In the case of the pixel circuit of the active matrix liquid crystal display device, TFTs (pixel TFTs) are arranged in several tens to several millions of pixels and a pixel electrode is provided in each of the pixel TFTs. An opposing electrode is provided at an opposing substrate side sandwiching liquid crystal, and a kind of capacitor using the liquid crystal as a dielectric is formed. Thus, voltage applied to each of the pixels is controlled by a switching function of the TFT to control a charge to the capacitor and drive the liquid crystal, the amount of transmitting light is controlled to display an image.
The use of such an active matrix liquid crystal display device has been diversified and the demand for high definition, high aperture ratio, and high reliability has been increased as a screen size becomes larger in area. Also, simultaneously, the demand for an improvement of productivity and a reduction in a cost has been increased.
An advantage of the active matrix display device is that an integrated circuit such as a shift register, a latch, or a buffer, which is composed of TFTs, can be formed as a driver circuit for transmitting signals to a pixel portion on the same substrate. Thus, the number of contact points with external circuits can be extremely reduced to improve the reliability of the display device.
Also, the pixel TFT is an n-channel TFT and used as a switching element for applying voltage to liquid crystal for driving. Since the liquid crystal is driven by an alternating current, a method called frame inverting drive is employed in many cases. In this method, in order to decrease the power consumption, it is important to sufficiently reduce an off current value (drain current flowing in placing the TFT in an off operation state) as a characteristic required for the pixel TFT. In addition, a characteristic such as a sufficient small parasitic capacitance between a gate and a drain is required. Since a pixel capacitance is small to cause an insufficient retaining operation, an auxiliary capacitor is provided in a pixel to implement such an operation and to prevent the influence of the parasitic capacitor.
A low concentration drain (LDD: lightly doped drain) structure has been known as a structure of a TFT for reducing an off current value.

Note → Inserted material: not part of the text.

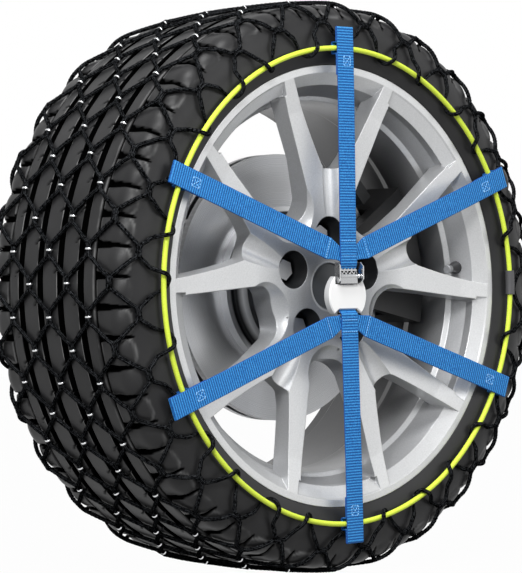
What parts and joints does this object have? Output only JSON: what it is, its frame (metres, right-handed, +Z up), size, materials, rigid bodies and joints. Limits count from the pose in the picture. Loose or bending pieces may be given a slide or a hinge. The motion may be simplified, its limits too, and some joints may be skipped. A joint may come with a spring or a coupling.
{
  "type": "road wheel with a composite snow chain",
  "caption": "Alloy road wheel and tyre wearing a net snow chain: rope net over the tread, elastic rings, blue webbing star and central cam buckle, on a hub with a disc brake.",
  "frame": {"origin": "centre of the wheel, on the spin axis midway between the rim flanges", "axes": "+Y along the spin axis, pointing inboard to the car; +Z up; +X right as seen from outboard"},
  "size_m": [0.6442, 0.2685, 0.6442],
  "materials": {
    "silver_alloy": "fine silver lacquer, slightly metallic",
    "tyre_rubber": "matt black rubber",
    "cap_plastic": "smooth dark grey",
    "bolt_steel": "plated",
    "valve_rubber": "matt",
    "disc_iron": "dark machined iron",
    "hub_steel": "dull steel",
    "carrier_iron": "black coated casting",
    "piston_steel": "plated",
    "pad_lining": "pressed friction lining on a steel plate",
    "rope": "braided rope, black with light flecks",
    "ring_cord": "yellow covered elastic cord",
    "tie_rope": "thin black rope",
    "joiner_grey": "moulded sleeve",
    "webbing": "blue woven webbing",
    "plate_white": "smooth white moulding",
    "buckle_steel": "stamped steel, nickel plated"
  },
  "bodies": {
    "carrier": {"hub_carrier": "carrier_iron", "bearing_outer_ring": "hub_steel", "caliper_bracket": "carrier_iron", "bracket_bolts": "hub_steel", "brake_caliper": "carrier_iron", "brake_piston": "piston_steel", "brake_pads": "pad_lining", "guide_pins": "carrier_iron"},
    "wheel": {"alloy_wheel": "silver_alloy", "tyre": "tyre_rubber", "centre_cap": "cap_plastic", "wheel_bolts": "bolt_steel", "valve_stem": "valve_rubber", "valve_cap": "valve_rubber", "brake_disc": "disc_iron", "hub_flange": "hub_steel", "bearing_inner_ring": "hub_steel", "hub_nut": "hub_steel", "tread_net": "rope", "outer_side_net": "rope", "inner_side_net": "rope", "outer_ring_cord": "ring_cord", "inner_ring_cord": "ring_cord", "outer_ring_ties": "tie_rope", "inner_ring_ties": "tie_rope", "ring_joiner": "joiner_grey", "strap_top": "webbing", "strap_bottom": "webbing", "strap_upper_left": "webbing", "strap_upper_right": "webbing", "strap_lower_left": "webbing", "strap_lower_right": "webbing", "tension_plate": "plate_white", "plate_washers": "buckle_steel", "buckle_frame": "buckle_steel", "cam_pin": "buckle_steel", "cam_spring": "buckle_steel"},
    "cam": {"cam_lever": "buckle_steel"}
  },
  "joints": [
    {"name": "wheel_spin", "type": "hinge", "parent": "carrier", "child": "wheel", "pos_m": [0, 0, 0], "axis": [0, 1, 0], "continuous": true},
    {"name": "cam_release", "type": "hinge", "parent": "wheel", "child": "cam", "pos_m": [0, -0.1303, 0.0105], "axis": [1, 0, 0], "range_deg": [0, 25], "stiffness_Nm_per_rad": 0.05, "springref_deg": -20.05}
  ]
}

According to this structure, a region to which an impurity element is added at a low concentration is provided between a channel forming region and a source region or a drain region which is formed by adding an impurity element at a high concentration, and this region is called a LDD region.

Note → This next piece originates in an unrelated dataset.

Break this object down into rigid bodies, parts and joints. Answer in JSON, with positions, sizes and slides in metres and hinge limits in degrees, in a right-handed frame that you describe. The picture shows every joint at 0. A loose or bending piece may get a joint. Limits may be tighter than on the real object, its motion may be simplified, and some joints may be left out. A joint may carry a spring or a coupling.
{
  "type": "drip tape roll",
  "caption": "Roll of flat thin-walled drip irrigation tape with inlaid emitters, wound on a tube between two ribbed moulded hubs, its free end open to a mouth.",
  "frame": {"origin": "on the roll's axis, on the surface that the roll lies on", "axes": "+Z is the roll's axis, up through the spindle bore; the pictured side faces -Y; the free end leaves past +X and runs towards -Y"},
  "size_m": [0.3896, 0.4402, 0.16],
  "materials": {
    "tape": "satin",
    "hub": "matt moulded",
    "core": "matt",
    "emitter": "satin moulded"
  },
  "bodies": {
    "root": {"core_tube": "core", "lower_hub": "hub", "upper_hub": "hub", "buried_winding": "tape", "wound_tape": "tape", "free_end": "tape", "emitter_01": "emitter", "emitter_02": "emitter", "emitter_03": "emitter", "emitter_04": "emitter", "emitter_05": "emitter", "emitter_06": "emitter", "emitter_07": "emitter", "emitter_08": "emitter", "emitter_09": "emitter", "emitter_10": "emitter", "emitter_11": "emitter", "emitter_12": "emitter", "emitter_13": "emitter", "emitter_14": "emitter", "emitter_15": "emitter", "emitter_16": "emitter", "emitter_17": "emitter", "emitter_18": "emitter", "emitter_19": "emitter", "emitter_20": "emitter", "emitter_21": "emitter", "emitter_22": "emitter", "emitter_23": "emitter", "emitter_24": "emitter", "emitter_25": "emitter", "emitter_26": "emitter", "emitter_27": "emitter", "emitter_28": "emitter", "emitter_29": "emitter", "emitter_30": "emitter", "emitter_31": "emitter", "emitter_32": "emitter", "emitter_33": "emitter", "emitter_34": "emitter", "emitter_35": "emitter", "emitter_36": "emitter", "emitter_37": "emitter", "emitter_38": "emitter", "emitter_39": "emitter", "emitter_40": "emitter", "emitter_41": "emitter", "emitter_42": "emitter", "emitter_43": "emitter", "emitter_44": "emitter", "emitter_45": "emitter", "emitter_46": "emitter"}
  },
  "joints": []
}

Also, a multi-gate structure such as a double gate structure or a triple gate structure, which has a plurality of channel forming regions, has been known as a structure of a TFT for reducing a variation in an off current value. As shown in FIGS. 27A and 27B, when two TFTs are simply connected with each other to obtain a double gate structure, a total size of the TFTs for one pixel becomes large and this causes a reduction in an aperture ratio.

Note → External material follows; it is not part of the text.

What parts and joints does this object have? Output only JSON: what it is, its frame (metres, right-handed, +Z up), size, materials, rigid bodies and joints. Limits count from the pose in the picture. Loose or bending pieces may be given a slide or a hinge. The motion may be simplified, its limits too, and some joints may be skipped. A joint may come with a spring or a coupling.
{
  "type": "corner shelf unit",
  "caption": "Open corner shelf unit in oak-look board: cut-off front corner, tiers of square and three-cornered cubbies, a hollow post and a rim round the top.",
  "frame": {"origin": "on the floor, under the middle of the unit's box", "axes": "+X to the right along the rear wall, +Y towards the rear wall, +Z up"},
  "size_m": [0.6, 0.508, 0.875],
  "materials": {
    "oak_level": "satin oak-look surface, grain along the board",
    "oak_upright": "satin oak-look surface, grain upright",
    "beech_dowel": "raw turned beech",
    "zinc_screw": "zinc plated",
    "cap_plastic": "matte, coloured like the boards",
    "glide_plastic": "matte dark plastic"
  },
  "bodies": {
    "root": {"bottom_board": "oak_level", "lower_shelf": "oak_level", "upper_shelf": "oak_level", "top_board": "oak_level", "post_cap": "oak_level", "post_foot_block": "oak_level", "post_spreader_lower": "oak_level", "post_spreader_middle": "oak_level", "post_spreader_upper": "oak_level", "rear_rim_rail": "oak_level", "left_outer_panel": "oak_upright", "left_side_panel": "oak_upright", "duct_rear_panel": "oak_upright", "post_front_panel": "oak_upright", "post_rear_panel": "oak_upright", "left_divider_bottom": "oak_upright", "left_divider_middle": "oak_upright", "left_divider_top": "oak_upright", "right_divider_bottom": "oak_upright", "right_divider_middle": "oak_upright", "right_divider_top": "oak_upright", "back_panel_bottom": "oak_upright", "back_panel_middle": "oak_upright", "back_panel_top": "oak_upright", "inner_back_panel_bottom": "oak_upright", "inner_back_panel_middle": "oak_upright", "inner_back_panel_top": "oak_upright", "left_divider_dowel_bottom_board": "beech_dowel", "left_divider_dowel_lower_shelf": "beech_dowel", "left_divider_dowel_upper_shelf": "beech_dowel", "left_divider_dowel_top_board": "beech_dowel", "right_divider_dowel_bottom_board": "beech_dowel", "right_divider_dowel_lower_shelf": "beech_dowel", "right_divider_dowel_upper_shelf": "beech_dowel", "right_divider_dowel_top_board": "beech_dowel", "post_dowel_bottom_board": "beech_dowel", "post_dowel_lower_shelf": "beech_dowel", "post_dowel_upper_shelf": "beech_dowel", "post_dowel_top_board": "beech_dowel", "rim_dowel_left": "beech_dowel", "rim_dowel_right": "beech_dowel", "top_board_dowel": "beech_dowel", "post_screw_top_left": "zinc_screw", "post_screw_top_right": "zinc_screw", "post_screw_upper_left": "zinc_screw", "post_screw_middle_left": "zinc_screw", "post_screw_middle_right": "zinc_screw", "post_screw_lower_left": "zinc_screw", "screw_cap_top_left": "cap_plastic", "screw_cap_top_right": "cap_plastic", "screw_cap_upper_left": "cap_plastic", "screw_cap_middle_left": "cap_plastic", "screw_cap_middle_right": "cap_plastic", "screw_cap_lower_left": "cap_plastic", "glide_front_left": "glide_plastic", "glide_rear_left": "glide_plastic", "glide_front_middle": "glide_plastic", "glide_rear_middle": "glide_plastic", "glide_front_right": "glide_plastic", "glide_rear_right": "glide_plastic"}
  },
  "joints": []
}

In a pixel for an active matrix driving system, a pixel electrode for applying voltage to liquid crystal is provided and a scan line (gate line) connected with a gate electrode and a data line connected with a source or a drain are intersected. Two types, an additional capacitor type in which the pixel electrode and the fore stage scan line (gate line) are overlapped with each other and a storage capacitor type in which a dedicated capacitor line is provided, have been known as auxiliary capacitors. In either of the two types, the allowable sizes of a TFT and an auxiliary capacitor for one pixel are necessarily reduced with an improved definition of an image. Thus, in order to obtain a high aperture ratio for respective pixels in a specific pixel size, it is essential that elements required for a structure of the pixels is efficiently laid out.
Also, with respect to the liquid crystal display device, two types, a direct view type for directly viewing an image displayed in a pixel portion and a projection type for displaying an image on a screen using an optical system, are being developed. Both types are selectively used based on a screen size, and the direct view type is used for a size up to about 30 inches and the projection type is used for the size or larger.
Also, in the case of all liquid crystal display devices, particularly, a liquid crystal display device for a projector, a variation in a characteristic of a TFT located in each pixel is caused by a photo leak current produced by incidence light into a semiconductor layer through various paths. Thus, a deterioration of an image quality (reduction in a contrast, a flicker, a cross talk, or the like) becomes a problem.